(Rows from a 3D modeling dataset)

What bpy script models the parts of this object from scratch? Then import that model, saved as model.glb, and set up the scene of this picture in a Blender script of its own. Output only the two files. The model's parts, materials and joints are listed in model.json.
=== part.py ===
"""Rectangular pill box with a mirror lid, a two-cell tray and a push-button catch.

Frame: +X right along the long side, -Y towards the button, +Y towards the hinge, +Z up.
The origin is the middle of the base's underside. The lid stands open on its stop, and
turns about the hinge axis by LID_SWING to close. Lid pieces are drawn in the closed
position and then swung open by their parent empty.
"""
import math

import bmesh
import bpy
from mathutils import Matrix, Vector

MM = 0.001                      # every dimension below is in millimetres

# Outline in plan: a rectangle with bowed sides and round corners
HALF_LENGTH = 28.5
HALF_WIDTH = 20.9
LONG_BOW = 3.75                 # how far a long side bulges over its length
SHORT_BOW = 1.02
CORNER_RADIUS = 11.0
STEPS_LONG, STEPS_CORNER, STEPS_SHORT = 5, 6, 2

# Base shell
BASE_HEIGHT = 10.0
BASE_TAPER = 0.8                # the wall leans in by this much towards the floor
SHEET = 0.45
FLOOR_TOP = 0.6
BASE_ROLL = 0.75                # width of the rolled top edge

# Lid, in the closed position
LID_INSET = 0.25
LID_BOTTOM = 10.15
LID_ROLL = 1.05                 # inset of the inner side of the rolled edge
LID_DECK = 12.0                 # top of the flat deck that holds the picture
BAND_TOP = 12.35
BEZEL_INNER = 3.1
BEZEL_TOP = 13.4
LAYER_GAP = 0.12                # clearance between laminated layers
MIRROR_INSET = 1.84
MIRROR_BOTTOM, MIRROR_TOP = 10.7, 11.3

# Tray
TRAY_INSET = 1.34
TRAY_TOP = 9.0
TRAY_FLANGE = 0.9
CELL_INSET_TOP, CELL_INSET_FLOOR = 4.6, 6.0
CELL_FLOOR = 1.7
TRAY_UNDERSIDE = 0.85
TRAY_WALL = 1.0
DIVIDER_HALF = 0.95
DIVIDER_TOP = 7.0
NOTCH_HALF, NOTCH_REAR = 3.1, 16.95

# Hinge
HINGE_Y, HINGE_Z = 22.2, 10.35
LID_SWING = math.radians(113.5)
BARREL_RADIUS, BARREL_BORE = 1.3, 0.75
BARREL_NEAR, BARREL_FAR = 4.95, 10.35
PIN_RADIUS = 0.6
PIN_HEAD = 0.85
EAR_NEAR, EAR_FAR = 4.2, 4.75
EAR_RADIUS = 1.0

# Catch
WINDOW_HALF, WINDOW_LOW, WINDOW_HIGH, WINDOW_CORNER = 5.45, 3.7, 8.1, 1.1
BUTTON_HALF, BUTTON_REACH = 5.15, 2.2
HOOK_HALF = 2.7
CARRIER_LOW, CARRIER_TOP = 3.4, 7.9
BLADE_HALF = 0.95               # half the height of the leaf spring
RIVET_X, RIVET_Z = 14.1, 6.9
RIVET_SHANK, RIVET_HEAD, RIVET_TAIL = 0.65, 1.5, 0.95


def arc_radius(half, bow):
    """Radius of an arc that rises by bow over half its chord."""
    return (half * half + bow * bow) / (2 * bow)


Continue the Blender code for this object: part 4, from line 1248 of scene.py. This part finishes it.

---

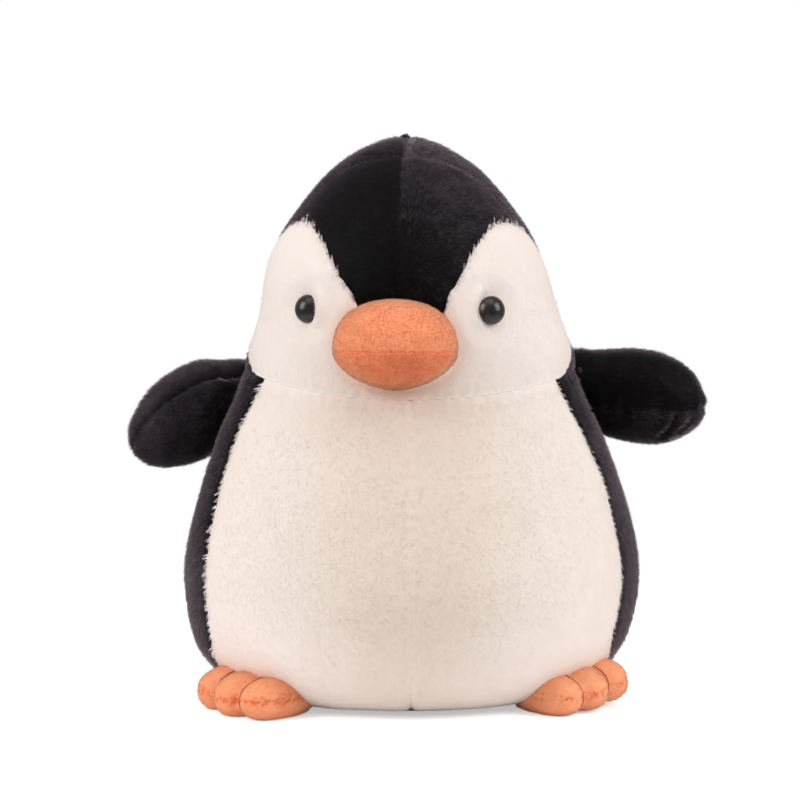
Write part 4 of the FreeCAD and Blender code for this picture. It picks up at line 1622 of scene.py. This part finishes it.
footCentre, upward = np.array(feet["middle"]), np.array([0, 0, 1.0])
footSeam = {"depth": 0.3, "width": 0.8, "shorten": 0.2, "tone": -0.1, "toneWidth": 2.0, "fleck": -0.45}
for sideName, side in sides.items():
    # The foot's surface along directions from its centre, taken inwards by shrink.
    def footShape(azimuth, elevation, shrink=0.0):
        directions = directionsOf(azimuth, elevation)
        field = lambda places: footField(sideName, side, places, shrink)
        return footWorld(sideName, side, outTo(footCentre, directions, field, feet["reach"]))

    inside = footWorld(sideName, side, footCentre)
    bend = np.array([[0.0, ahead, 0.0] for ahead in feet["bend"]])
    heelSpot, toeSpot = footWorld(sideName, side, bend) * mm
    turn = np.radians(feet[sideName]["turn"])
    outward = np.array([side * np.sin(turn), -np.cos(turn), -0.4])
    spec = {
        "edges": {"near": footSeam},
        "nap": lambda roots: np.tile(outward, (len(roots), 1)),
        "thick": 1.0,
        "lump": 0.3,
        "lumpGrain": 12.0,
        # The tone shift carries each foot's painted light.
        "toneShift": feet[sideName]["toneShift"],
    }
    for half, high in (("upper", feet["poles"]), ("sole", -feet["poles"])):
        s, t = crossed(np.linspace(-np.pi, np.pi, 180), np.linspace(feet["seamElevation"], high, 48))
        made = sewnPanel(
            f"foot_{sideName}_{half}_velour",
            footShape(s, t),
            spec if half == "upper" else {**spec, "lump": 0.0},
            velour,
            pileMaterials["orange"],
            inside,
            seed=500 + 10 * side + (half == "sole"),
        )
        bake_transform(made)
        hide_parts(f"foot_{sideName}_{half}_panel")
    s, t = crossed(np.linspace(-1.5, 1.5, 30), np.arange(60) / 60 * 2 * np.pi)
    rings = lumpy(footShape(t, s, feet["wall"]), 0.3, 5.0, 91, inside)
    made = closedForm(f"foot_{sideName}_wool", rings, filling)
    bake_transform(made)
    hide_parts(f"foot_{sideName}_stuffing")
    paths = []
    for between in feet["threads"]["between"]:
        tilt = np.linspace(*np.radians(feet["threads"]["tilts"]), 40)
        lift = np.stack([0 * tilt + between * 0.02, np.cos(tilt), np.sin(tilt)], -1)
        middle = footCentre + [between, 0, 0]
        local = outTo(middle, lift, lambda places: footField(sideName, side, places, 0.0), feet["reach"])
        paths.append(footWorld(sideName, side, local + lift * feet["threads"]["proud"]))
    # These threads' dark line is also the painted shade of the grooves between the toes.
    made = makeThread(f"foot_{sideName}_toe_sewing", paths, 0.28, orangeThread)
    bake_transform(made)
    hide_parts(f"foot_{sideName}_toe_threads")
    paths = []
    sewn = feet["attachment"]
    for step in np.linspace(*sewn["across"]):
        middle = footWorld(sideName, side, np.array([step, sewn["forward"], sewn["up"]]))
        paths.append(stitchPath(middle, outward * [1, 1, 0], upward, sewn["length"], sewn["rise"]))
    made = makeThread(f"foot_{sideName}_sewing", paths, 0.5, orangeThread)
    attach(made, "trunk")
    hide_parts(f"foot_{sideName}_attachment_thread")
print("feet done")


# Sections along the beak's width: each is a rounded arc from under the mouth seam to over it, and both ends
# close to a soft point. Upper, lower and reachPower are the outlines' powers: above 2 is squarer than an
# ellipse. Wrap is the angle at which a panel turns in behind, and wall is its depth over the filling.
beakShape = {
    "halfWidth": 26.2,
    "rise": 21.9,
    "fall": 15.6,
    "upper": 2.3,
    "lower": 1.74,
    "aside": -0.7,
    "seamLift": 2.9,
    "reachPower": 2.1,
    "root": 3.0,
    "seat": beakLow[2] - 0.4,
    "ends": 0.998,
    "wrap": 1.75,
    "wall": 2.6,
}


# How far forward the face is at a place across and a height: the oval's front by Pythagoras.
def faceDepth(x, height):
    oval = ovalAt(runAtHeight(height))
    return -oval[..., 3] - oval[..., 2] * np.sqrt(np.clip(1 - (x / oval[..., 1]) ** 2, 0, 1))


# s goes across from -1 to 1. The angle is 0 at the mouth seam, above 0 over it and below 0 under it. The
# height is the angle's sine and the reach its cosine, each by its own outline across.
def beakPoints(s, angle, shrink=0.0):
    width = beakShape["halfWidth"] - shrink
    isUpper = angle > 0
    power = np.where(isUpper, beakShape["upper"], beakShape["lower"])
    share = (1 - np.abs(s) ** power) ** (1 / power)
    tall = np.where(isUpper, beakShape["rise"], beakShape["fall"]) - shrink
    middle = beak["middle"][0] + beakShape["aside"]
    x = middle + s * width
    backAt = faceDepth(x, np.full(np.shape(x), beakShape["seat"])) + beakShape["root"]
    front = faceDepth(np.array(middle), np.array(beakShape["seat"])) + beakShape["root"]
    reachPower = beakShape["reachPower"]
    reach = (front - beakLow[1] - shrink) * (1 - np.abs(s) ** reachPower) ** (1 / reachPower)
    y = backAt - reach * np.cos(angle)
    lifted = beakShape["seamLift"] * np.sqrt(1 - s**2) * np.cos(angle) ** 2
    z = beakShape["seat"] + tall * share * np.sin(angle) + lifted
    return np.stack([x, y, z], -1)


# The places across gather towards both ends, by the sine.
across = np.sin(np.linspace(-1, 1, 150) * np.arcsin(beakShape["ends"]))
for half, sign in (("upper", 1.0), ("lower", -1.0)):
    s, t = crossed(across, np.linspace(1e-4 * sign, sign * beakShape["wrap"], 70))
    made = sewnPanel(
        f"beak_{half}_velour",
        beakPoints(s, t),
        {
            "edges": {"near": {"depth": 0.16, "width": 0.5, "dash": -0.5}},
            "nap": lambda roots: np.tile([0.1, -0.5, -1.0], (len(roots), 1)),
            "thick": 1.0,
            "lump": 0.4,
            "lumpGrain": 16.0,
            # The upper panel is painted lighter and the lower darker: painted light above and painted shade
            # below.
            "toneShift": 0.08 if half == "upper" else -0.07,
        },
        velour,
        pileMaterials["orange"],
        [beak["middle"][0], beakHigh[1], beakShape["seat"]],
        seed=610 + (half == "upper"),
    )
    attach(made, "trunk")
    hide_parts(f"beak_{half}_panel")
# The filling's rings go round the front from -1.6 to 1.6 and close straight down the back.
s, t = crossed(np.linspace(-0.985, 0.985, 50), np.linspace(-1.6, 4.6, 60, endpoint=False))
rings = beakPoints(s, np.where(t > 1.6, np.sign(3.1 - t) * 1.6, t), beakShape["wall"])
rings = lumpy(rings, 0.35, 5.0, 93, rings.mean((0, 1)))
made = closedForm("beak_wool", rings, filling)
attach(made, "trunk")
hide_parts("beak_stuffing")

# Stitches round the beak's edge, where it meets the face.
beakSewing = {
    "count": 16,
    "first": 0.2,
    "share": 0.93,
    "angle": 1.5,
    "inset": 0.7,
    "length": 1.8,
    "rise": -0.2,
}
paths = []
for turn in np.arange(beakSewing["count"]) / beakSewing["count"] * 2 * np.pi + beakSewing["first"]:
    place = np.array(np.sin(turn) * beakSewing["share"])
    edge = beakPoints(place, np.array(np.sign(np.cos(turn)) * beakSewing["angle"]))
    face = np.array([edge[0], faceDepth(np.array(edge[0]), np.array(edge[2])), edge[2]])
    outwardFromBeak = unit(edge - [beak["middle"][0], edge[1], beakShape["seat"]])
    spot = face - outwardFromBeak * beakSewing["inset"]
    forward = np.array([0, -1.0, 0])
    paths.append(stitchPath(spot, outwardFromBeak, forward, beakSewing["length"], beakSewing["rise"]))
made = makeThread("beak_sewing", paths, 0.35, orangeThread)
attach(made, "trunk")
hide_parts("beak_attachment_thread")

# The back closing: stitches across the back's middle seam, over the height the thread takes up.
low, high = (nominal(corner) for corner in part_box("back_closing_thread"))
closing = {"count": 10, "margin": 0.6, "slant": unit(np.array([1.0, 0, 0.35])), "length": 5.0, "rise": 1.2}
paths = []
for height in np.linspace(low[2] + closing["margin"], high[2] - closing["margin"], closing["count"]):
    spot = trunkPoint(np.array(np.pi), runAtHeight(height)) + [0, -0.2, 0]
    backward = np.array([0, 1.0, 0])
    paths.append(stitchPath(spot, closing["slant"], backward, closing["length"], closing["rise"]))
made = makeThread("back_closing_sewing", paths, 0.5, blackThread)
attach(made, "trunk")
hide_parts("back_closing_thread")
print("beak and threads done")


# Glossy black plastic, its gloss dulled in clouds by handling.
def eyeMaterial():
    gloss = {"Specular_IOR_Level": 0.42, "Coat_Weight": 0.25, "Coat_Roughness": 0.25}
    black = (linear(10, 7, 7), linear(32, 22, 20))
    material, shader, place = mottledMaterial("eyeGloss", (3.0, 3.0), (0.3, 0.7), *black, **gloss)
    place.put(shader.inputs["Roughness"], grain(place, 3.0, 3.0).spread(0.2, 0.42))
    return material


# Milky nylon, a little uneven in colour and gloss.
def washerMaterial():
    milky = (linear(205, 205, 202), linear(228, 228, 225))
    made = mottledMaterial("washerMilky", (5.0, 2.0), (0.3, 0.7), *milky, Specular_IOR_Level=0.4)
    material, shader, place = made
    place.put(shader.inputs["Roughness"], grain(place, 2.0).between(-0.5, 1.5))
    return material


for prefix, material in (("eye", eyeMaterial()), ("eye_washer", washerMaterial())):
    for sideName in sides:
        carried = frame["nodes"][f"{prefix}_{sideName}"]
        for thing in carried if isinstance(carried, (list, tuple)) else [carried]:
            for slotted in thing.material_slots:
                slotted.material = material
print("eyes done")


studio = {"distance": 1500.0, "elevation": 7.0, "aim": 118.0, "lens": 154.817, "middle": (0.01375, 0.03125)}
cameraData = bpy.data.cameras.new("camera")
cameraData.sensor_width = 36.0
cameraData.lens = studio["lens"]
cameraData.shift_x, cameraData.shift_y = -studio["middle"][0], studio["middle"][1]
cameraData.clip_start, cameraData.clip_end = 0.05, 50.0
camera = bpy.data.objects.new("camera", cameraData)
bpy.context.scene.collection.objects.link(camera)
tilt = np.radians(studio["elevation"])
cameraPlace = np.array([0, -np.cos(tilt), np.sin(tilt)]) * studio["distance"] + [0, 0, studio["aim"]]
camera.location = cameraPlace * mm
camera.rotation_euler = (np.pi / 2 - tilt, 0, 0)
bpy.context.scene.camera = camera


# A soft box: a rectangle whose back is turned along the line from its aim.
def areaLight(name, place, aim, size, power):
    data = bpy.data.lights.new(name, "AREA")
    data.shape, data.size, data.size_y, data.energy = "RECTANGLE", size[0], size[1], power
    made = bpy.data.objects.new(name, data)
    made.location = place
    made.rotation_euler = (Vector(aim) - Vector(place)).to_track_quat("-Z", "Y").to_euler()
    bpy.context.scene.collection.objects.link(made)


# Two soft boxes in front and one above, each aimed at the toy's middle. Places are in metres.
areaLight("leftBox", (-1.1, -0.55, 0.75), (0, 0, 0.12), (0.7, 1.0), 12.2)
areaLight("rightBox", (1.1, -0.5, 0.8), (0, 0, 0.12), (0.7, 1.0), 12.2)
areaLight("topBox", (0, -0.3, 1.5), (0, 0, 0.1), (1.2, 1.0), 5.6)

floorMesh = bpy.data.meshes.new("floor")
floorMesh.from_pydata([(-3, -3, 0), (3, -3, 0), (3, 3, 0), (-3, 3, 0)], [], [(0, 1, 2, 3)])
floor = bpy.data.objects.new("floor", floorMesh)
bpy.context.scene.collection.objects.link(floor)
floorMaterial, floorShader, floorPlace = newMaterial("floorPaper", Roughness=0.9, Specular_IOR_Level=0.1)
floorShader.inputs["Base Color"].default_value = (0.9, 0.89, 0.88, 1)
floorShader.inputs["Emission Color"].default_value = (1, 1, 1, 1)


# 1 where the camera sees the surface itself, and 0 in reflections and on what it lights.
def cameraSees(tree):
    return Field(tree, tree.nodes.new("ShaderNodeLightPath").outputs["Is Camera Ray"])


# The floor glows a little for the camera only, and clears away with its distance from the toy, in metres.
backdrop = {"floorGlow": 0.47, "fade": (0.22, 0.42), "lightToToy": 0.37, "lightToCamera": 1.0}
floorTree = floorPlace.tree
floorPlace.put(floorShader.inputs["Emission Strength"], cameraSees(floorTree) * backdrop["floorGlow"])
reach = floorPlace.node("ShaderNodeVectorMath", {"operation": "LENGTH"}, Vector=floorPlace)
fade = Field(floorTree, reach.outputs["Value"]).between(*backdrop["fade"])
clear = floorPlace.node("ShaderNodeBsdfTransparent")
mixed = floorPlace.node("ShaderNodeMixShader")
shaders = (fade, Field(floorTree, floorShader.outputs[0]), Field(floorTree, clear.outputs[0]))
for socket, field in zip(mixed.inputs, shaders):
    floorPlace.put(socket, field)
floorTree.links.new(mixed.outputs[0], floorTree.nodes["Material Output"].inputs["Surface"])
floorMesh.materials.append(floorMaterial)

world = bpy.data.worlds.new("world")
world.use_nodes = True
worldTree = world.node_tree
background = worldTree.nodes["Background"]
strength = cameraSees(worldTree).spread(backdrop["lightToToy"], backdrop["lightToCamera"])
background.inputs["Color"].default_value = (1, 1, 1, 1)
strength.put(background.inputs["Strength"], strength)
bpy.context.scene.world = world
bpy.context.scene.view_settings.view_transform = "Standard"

==

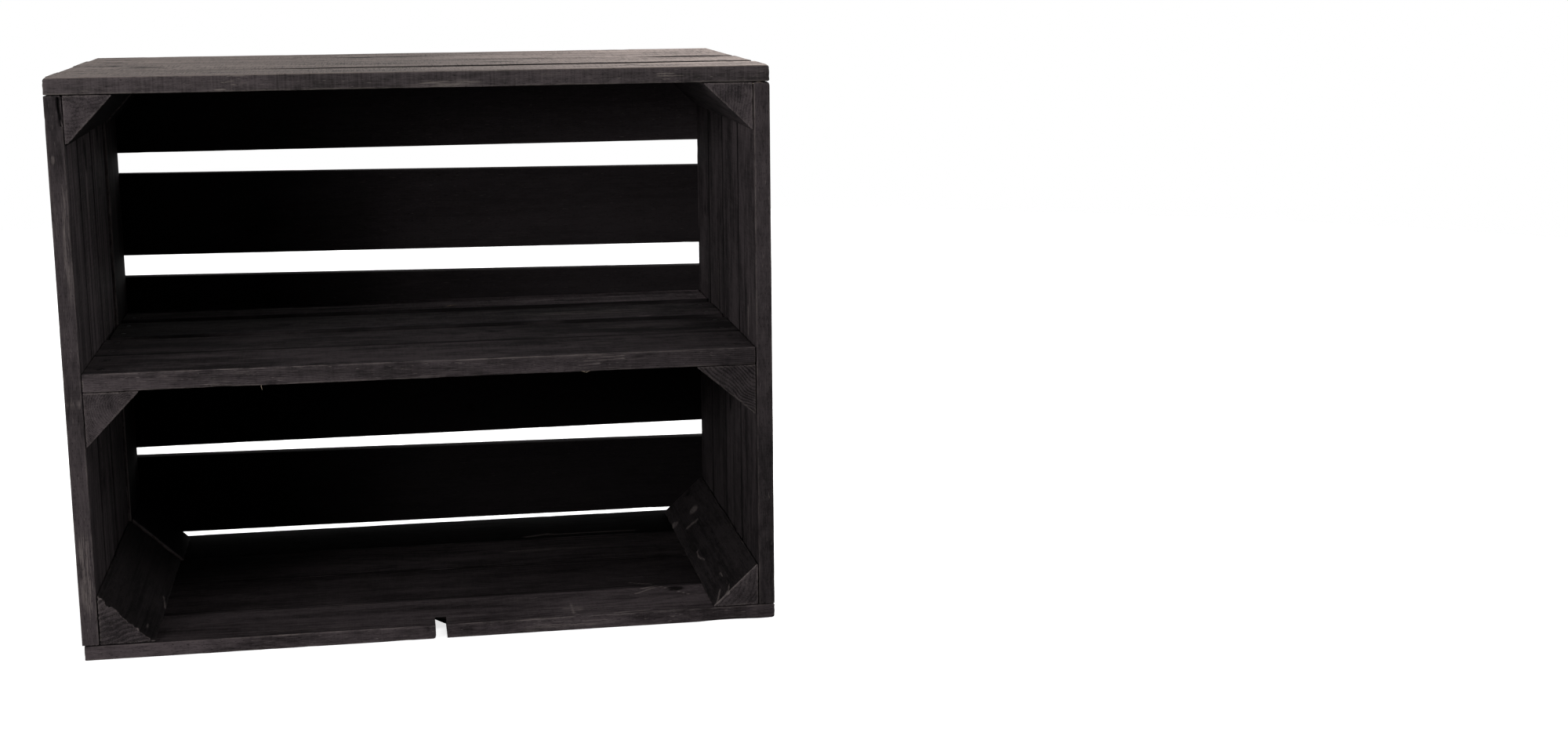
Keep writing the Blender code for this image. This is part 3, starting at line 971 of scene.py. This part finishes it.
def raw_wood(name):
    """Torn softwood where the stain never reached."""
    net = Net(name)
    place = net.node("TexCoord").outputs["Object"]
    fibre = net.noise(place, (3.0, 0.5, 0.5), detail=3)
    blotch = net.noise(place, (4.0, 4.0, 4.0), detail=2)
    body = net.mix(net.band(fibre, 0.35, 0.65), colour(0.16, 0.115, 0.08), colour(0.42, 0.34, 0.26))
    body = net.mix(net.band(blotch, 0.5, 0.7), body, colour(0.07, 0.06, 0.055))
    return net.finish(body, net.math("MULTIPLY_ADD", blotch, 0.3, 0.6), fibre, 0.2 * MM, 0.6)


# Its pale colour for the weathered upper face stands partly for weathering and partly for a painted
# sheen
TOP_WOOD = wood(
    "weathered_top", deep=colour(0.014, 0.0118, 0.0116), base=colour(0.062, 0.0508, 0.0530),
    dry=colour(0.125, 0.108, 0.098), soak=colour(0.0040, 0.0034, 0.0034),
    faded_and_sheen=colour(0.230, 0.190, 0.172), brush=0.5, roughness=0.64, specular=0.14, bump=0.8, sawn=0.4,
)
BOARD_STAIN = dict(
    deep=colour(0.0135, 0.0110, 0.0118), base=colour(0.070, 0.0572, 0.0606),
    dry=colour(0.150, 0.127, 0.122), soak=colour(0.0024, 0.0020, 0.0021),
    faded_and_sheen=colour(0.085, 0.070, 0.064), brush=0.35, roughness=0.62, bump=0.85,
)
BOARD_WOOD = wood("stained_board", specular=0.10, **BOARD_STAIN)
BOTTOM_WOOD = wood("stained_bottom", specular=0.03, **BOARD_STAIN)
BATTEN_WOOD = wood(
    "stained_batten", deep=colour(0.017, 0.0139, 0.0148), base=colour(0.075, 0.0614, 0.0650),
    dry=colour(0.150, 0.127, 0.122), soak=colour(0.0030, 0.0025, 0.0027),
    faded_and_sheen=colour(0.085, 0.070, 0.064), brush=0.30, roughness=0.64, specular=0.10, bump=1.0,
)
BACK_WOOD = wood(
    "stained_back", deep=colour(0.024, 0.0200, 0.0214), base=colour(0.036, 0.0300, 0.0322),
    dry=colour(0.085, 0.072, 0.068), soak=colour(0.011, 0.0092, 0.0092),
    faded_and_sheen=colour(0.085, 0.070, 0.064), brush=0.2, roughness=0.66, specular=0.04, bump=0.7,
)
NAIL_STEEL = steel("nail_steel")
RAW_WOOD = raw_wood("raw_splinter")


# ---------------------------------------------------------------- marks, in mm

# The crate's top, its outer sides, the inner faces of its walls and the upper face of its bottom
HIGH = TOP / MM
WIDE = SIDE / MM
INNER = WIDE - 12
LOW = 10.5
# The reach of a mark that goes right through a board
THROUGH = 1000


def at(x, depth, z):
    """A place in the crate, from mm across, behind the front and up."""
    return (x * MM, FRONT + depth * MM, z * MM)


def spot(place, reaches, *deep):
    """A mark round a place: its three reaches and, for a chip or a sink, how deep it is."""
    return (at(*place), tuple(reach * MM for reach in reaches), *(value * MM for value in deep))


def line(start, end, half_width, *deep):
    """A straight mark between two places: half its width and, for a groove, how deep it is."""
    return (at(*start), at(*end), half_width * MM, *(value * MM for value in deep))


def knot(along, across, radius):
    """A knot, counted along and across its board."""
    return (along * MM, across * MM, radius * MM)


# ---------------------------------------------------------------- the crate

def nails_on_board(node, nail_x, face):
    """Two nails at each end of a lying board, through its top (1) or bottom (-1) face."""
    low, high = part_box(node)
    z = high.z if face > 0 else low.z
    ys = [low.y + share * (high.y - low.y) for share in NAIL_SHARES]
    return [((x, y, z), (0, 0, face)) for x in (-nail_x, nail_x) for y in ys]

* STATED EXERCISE
Output the lines of the records above exactly as they appear, from the line containing "What bpy script" through the line containing "NOTCH_HALF, NOTCH_REAR = 3.1, 16.95".

* RESPONSE TO THE TASK
What bpy script models the parts of this object from scratch? Then import that model, saved as model.glb, and set up the scene of this picture in a Blender script of its own. Output only the two files. The model's parts, materials and joints are listed in model.json.
=== part.py ===
"""Rectangular pill box with a mirror lid, a two-cell tray and a push-button catch.

Frame: +X right along the long side, -Y towards the button, +Y towards the hinge, +Z up.
The origin is the middle of the base's underside. The lid stands open on its stop, and
turns about the hinge axis by LID_SWING to close. Lid pieces are drawn in the closed
position and then swung open by their parent empty.
"""
import math

import bmesh
import bpy
from mathutils import Matrix, Vector

MM = 0.001                      # every dimension below is in millimetres

# Outline in plan: a rectangle with bowed sides and round corners
HALF_LENGTH = 28.5
HALF_WIDTH = 20.9
LONG_BOW = 3.75                 # how far a long side bulges over its length
SHORT_BOW = 1.02
CORNER_RADIUS = 11.0
STEPS_LONG, STEPS_CORNER, STEPS_SHORT = 5, 6, 2

# Base shell
BASE_HEIGHT = 10.0
BASE_TAPER = 0.8                # the wall leans in by this much towards the floor
SHEET = 0.45
FLOOR_TOP = 0.6
BASE_ROLL = 0.75                # width of the rolled top edge

# Lid, in the closed position
LID_INSET = 0.25
LID_BOTTOM = 10.15
LID_ROLL = 1.05                 # inset of the inner side of the rolled edge
LID_DECK = 12.0                 # top of the flat deck that holds the picture
BAND_TOP = 12.35
BEZEL_INNER = 3.1
BEZEL_TOP = 13.4
LAYER_GAP = 0.12                # clearance between laminated layers
MIRROR_INSET = 1.84
MIRROR_BOTTOM, MIRROR_TOP = 10.7, 11.3

# Tray
TRAY_INSET = 1.34
TRAY_TOP = 9.0
TRAY_FLANGE = 0.9
CELL_INSET_TOP, CELL_INSET_FLOOR = 4.6, 6.0
CELL_FLOOR = 1.7
TRAY_UNDERSIDE = 0.85
TRAY_WALL = 1.0
DIVIDER_HALF = 0.95
DIVIDER_TOP = 7.0
NOTCH_HALF, NOTCH_REAR = 3.1, 16.95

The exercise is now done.